Exercise
The listing below should be written out exactly; please include all of it.

Material
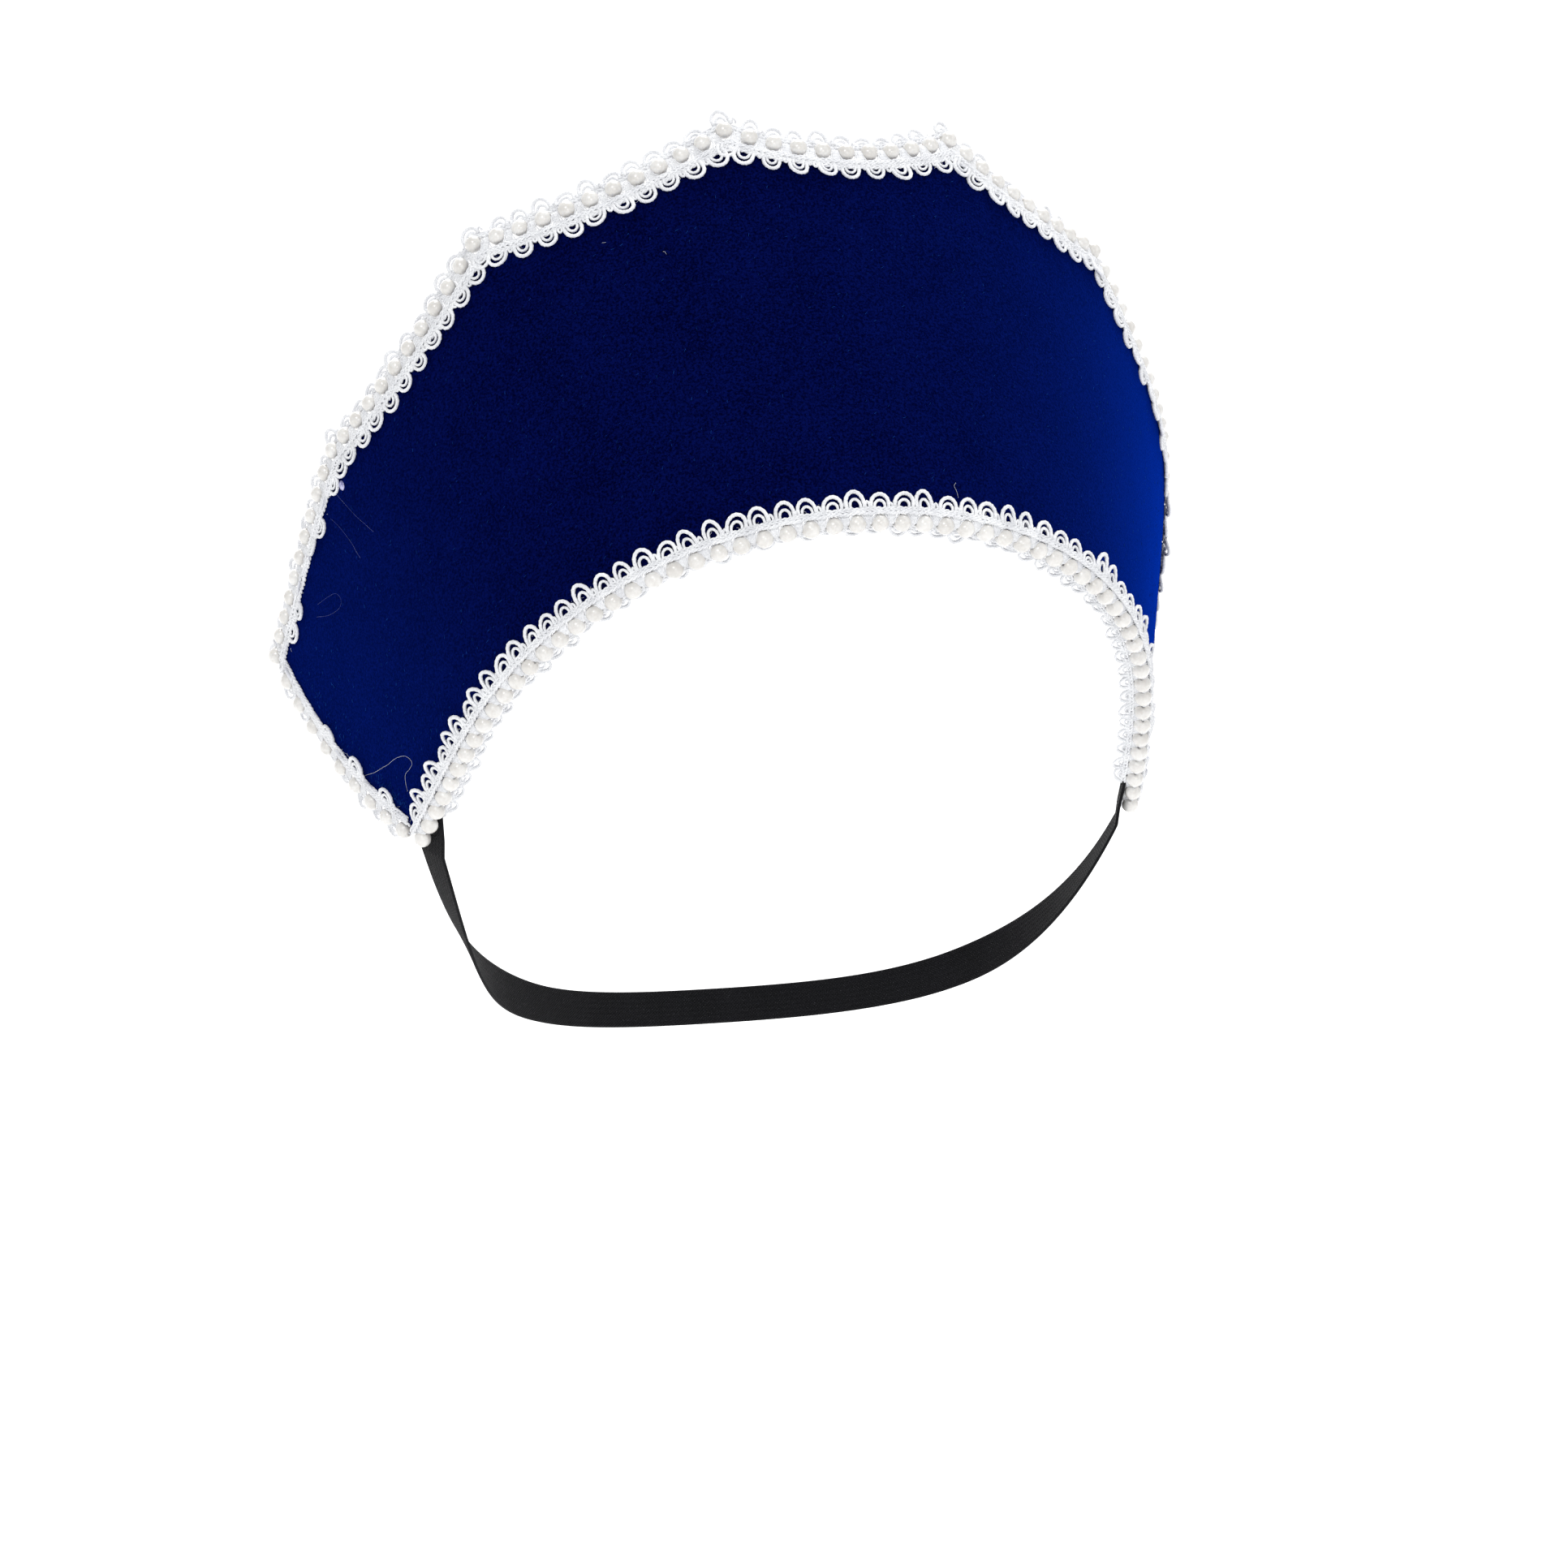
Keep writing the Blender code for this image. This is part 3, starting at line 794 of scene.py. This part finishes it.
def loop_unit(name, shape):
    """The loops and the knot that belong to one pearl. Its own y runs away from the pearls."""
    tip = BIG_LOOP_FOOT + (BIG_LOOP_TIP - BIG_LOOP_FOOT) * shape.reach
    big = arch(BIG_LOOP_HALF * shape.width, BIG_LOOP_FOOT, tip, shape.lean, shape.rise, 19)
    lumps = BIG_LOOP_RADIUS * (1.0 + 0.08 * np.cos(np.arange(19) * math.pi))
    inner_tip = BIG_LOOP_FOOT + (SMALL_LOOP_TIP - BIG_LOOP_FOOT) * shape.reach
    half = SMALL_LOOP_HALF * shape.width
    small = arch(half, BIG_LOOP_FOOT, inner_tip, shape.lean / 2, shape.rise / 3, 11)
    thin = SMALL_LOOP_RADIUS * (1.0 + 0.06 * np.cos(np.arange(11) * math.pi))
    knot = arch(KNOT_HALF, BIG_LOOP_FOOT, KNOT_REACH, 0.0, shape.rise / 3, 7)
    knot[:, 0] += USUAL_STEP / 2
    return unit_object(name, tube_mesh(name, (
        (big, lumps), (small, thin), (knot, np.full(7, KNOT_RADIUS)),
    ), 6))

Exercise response
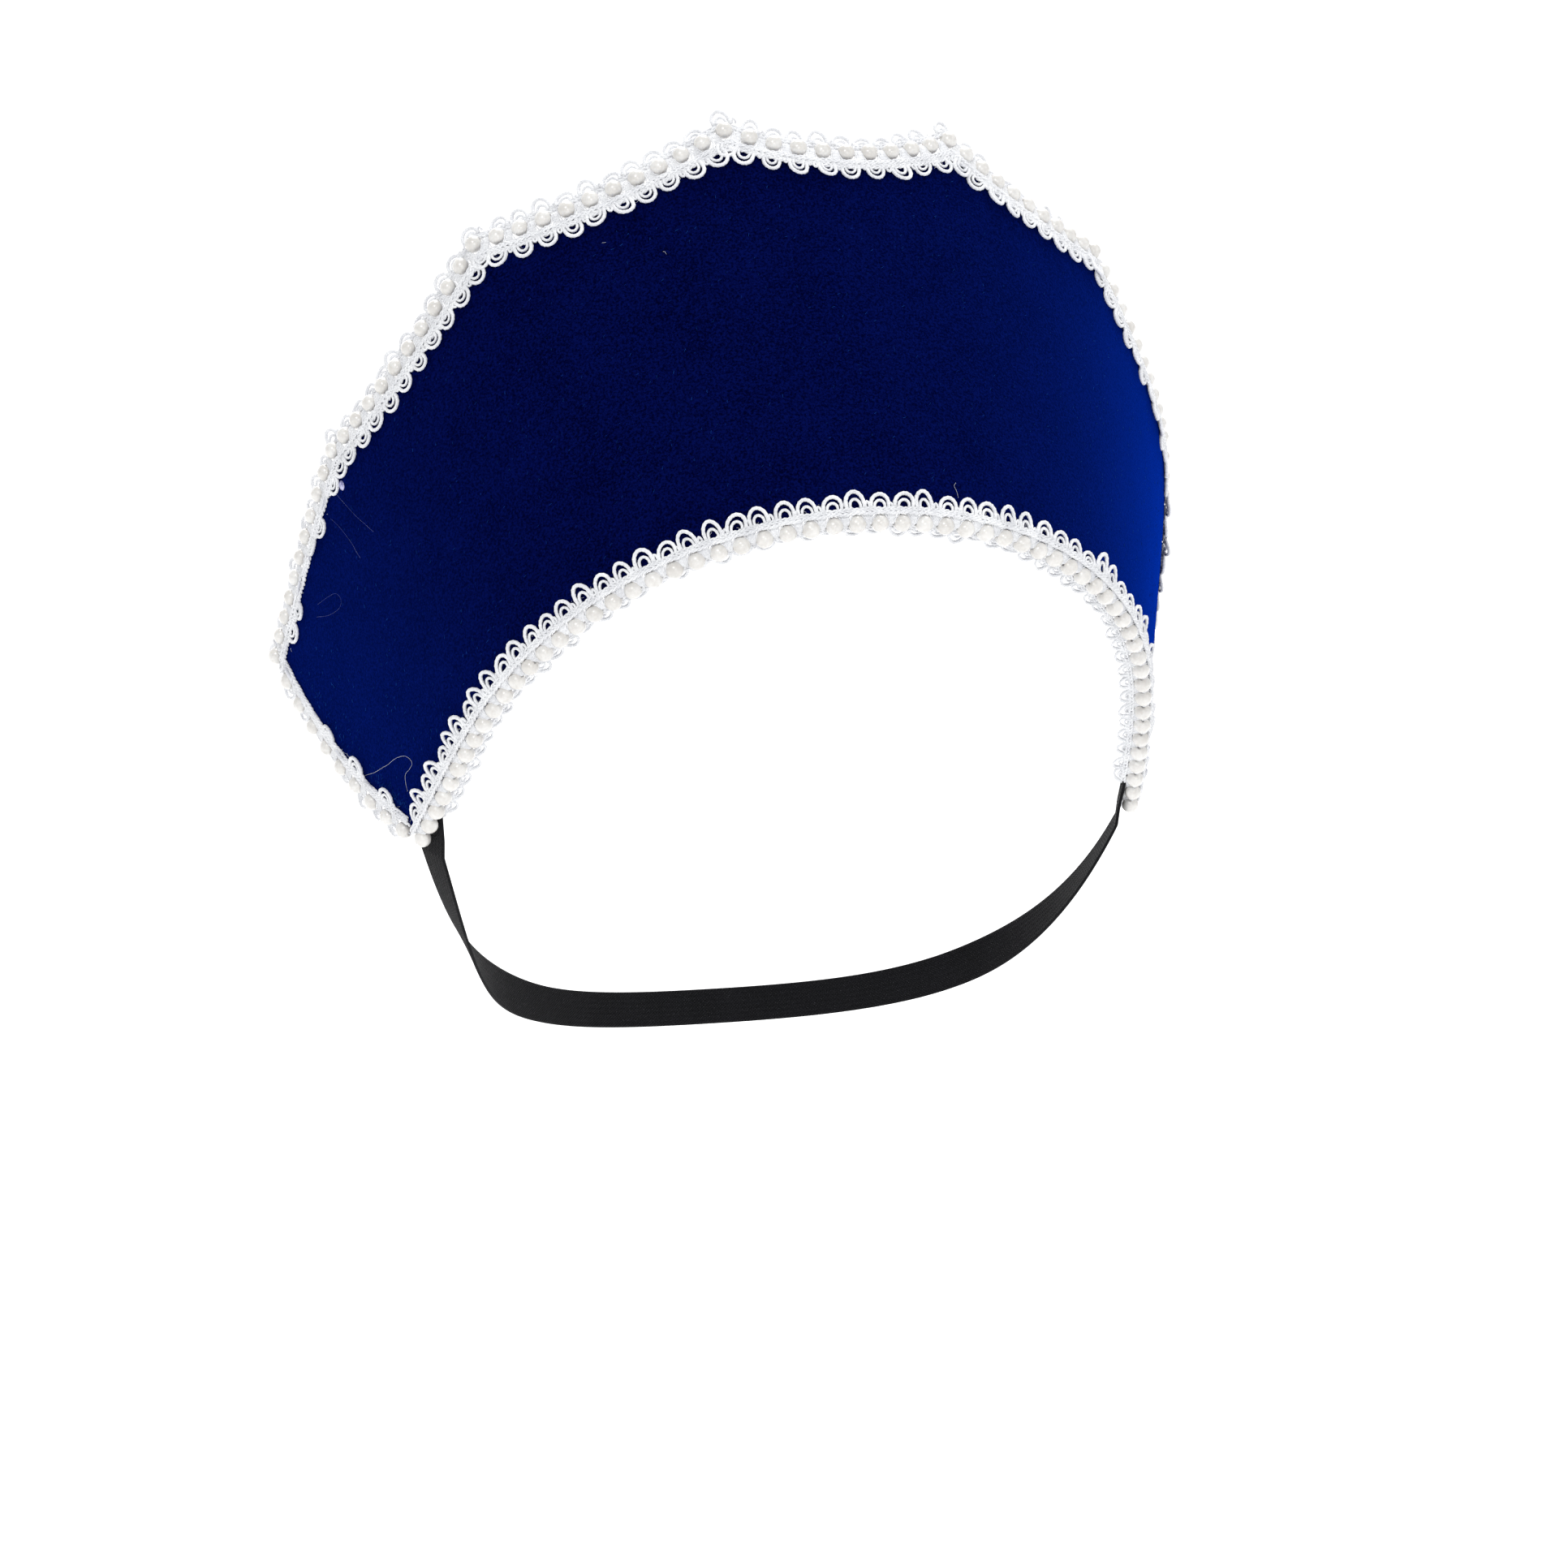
Keep writing the Blender code for this image. This is part 3, starting at line 794 of scene.py. This part finishes it.
def loop_unit(name, shape):
    """The loops and the knot that belong to one pearl. Its own y runs away from the pearls."""
    tip = BIG_LOOP_FOOT + (BIG_LOOP_TIP - BIG_LOOP_FOOT) * shape.reach
    big = arch(BIG_LOOP_HALF * shape.width, BIG_LOOP_FOOT, tip, shape.lean, shape.rise, 19)
    lumps = BIG_LOOP_RADIUS * (1.0 + 0.08 * np.cos(np.arange(19) * math.pi))
    inner_tip = BIG_LOOP_FOOT + (SMALL_LOOP_TIP - BIG_LOOP_FOOT) * shape.reach
    half = SMALL_LOOP_HALF * shape.width
    small = arch(half, BIG_LOOP_FOOT, inner_tip, shape.lean / 2, shape.rise / 3, 11)
    thin = SMALL_LOOP_RADIUS * (1.0 + 0.06 * np.cos(np.arange(11) * math.pi))
    knot = arch(KNOT_HALF, BIG_LOOP_FOOT, KNOT_REACH, 0.0, shape.rise / 3, 7)
    knot[:, 0] += USUAL_STEP / 2
    return unit_object(name, tube_mesh(name, (
        (big, lumps), (small, thin), (knot, np.full(7, KNOT_RADIUS)),
    ), 6))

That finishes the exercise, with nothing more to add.